Toute sa vie, sauf un seul voyage de trois ans à Madrid, se passa dans sa ville natale, à l’ombre de la Giralda et de l’immense cathédrale, devant les sierras divines, dans le même horizon, dont il ne put jamais se résigner à changer. Il était de mœurs graves et pures.

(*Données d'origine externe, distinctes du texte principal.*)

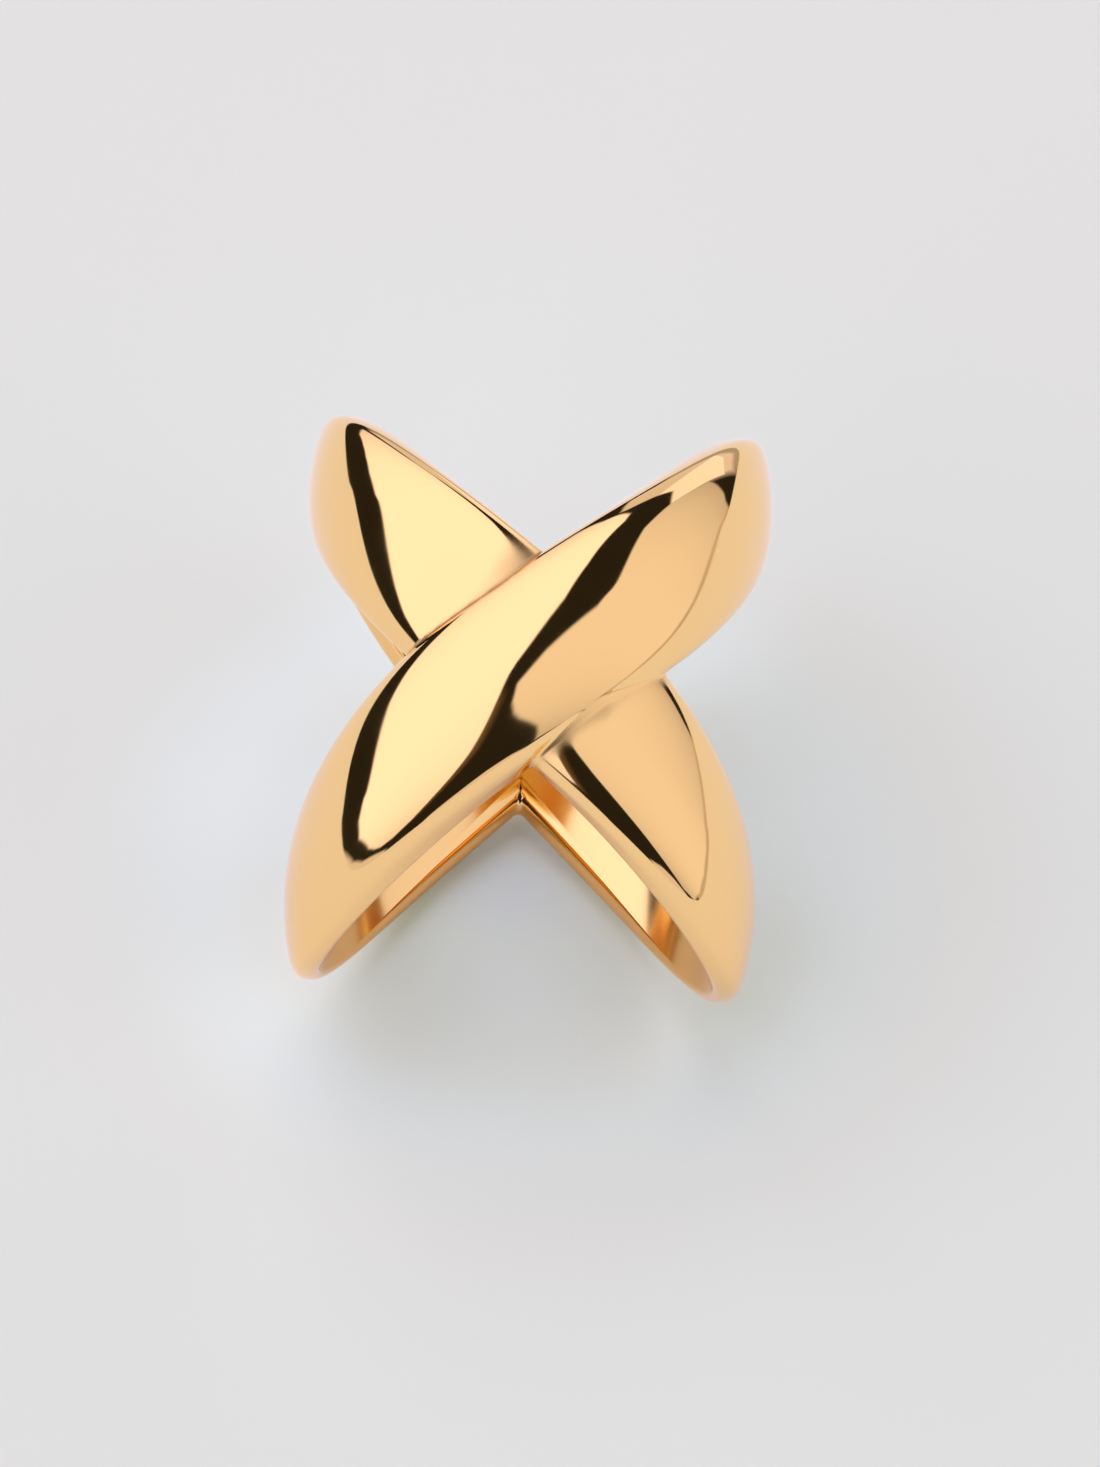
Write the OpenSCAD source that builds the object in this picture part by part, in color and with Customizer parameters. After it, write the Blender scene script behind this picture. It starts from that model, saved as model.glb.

Sa première œuvre (le Louvre en possède un fragment, — la charmante Cuisine des anges) fut peinte pour le couvent franciscain de Séville[1] ; la dernière, quarante ans plus tard, le fut pour la chapelle des Capucins de Cadix[2]. Il tomba de son échelle pendant ce dernier travail, se fît ramener chez lui, s’alita et ne se releva plus.

C’était une âme sereine et tendre, heureuse et calme, rêveuse et assurée. Nul doute jamais ne l’inquiéta. Murillo voit et peint le surnaturel aussi familièrement, avec autant de certitude, la même évidence d’aspect, la même fermeté de bords que le réel. Les deux mondes, qui voisinent continuellement dans sa pensée, se coudoient

  1. En 1646. La série comprenait onze tableaux (dont l’un est la Mort de sainte Claire, aujourd’hui au musée de Dresde). Cinq de ces toiles, dont celle du Louvre, sont consacrées à l’histoire d’un franciscain du xve siècle, frère Diego d’Alcala († 1423), canonisé par Sixte-Quint en 1588. Cf. Justi, Murillo 2e edit., Leipzig, 1904, p. 5 et suiv. ; Knackfuss, Murillo, 6e édit., Leipzig, 1904 ; Calvert, Murillo, Londres.
  2. En 1680 ; l’artiste mourut le 3 avril 1682. Parmi les sujets franciscains si nombreux dans son œuvre, on connaît l’Indulgence de la Portioncule (Musée de Cologne ; peint en 1670 pour les Capucins de Séville) ; la Vision de saint Antoine de Padoue (Cathédr. de Séville, 1656 ; Musée de Berlin etc.) ; saint Félix de Cantalice (Séville) ; sainte Elisabeth de Hongrie {Madrid, etc.).